The current DPA regulations include a principle related to data breach. So in reality, GDPR is no different from DPA, though the maximum fines are somewhat higher.
Data breaches occurring that are likely to result in a risk to the individuals’ rights and freedoms will need to be reported to the ICO. Whether or not the breach should be reported will depend on the risk posed to those Data Subjects whose data has been breached. You can read more about this in the ICO blog – Setting the record straight on date breach reporting.
In most circumstances the Data Subject will need to give their consent for data to be held. This means that firms must, for example, get people to opt-in to receiving their newsletters and not just assume that consent has been given.

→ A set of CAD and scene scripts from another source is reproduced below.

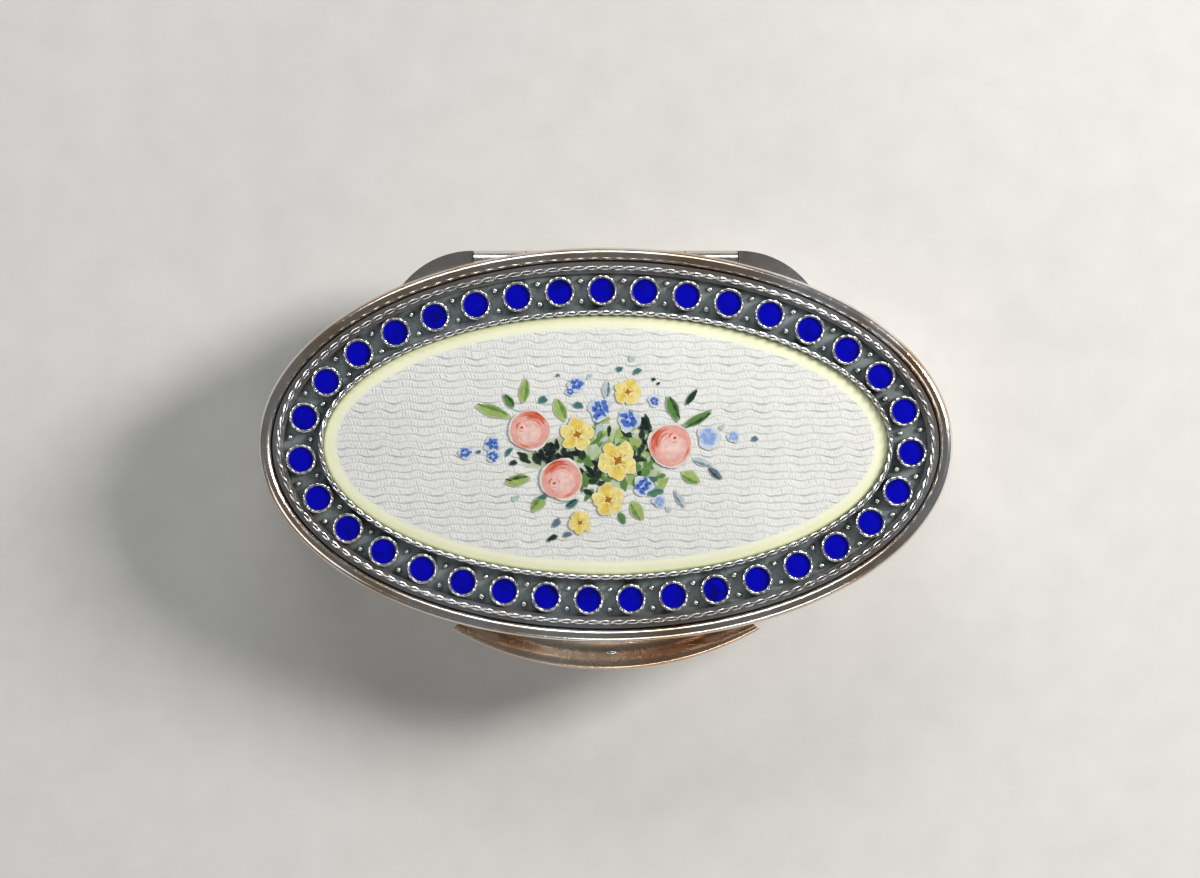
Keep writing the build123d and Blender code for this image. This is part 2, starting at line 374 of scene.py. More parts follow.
ledgeSilver = silverMaterial("ledgeSilver", {
    "clean": (0.58, 0.59, 0.60), "dark": (0.03, 0.035, 0.035), "warm": (0.36, 0.25, 0.16),
    "tarnish": 0.7, "warmAmount": 0.55, "creviceOxideAndShade": 0.9, "reach": 0.5,
    "smooth": 0.28, "rough": 0.5, "bump": 0.012})
# The lip's long reach paints shade into its scoop, besides the oxide in it
lipSilver = silverMaterial("lipSilver", {
    "clean": (0.84, 0.70, 0.55), "dark": (0.10, 0.06, 0.04), "warm": (0.55, 0.26, 0.13),
    "tarnish": 0.6, "warmAmount": 0.8, "creviceOxideAndShade": 0.8, "reach": 1.0,
    "smooth": 0.2, "rough": 0.45, "bump": 0.012})
giltSilver = silverMaterial("giltSilver", {
    "clean": (0.90, 0.68, 0.34), "dark": (0.30, 0.17, 0.07), "warm": (0.80, 0.74, 0.62),
    "tarnish": 0.25, "warmAmount": 0.4, "creviceOxideAndShade": 0.6, "reach": 0.6,
    "smooth": 0.2, "rough": 0.42, "bump": 0.01})
pinSteel = silverMaterial("pinSteel", {
    "clean": (0.52, 0.51, 0.49), "dark": (0.10, 0.07, 0.05), "warm": (0.35, 0.22, 0.14),
    "tarnish": 0.4, "warmAmount": 0.4, "creviceOxideAndShade": 0.6, "reach": 0.4,
    "smooth": 0.25, "rough": 0.5, "bump": 0.01})
print("silver finishes made")


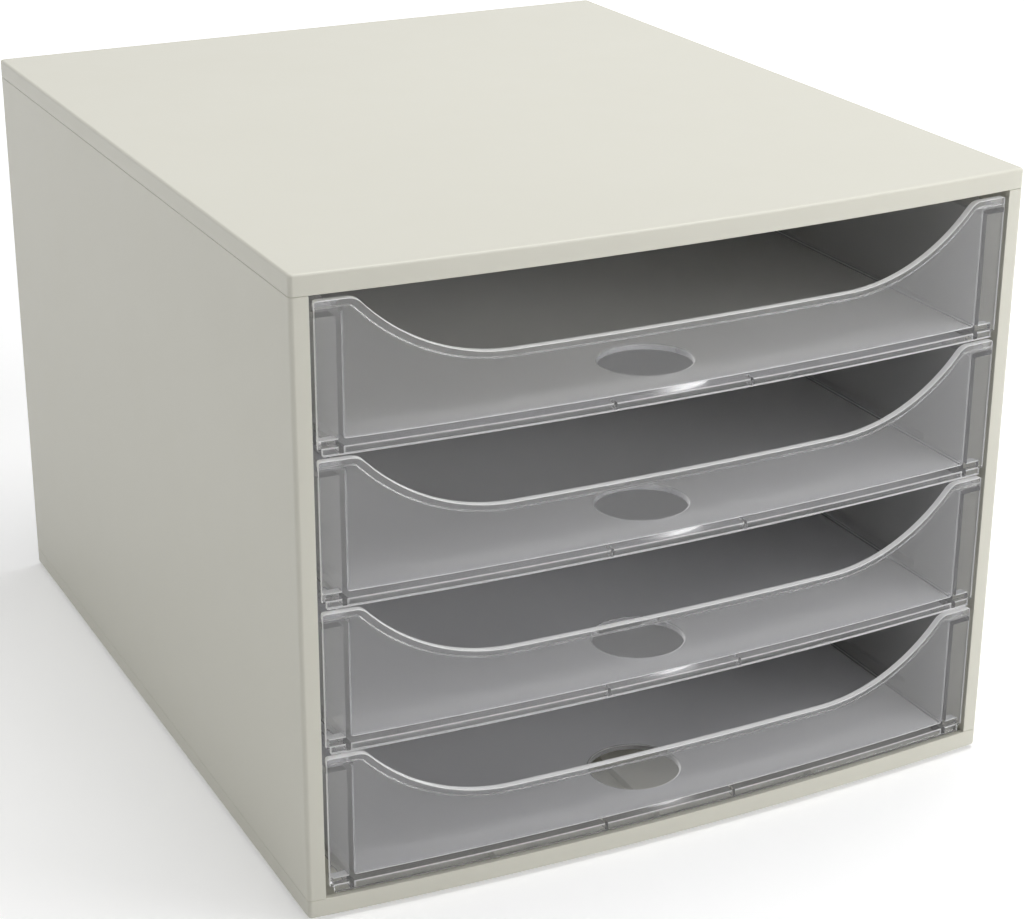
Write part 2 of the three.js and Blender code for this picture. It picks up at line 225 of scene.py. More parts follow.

Once data is collected it can only be used for the purpose for which it was collected. Access to the data must be restricted to those who need to use it. It must be securely held, and only for as long as it is needed.
Understanding risks to the data held and mitigating those risks are key in both the DPA and the new GDPR.
Firms that are compliant with ISO9001and other standards involving systematisation of the business are likely to take the transition to the new Regulations in their stride. Yes, new processes may need to be developed. And yes, audits existing audit schedules will need to be extended to cover GDPR.
Privacy Impact Assessments will also need to be carried out at the outset of projects – but then a systematised business will do risk assessments anyway. Such businesses just need to extend their scope to cover data held on Data Subjects. And finally, under GDPR, records are needed showing what data is held and where so there is a record-keeping requirement.
So is GDPR compliance onerous?
Maybe it will be if you are not used to conducting risk assessments or auditing to prove compliance on other subject areas like quality, health & safety or information security.
Yes, there is work to do. Yes, it will take some time and effort. But GDPR compliance will enhance business processes, making the business more effective and that will add to competitive advantage.
GDPR compliance is a benefit, not a cost.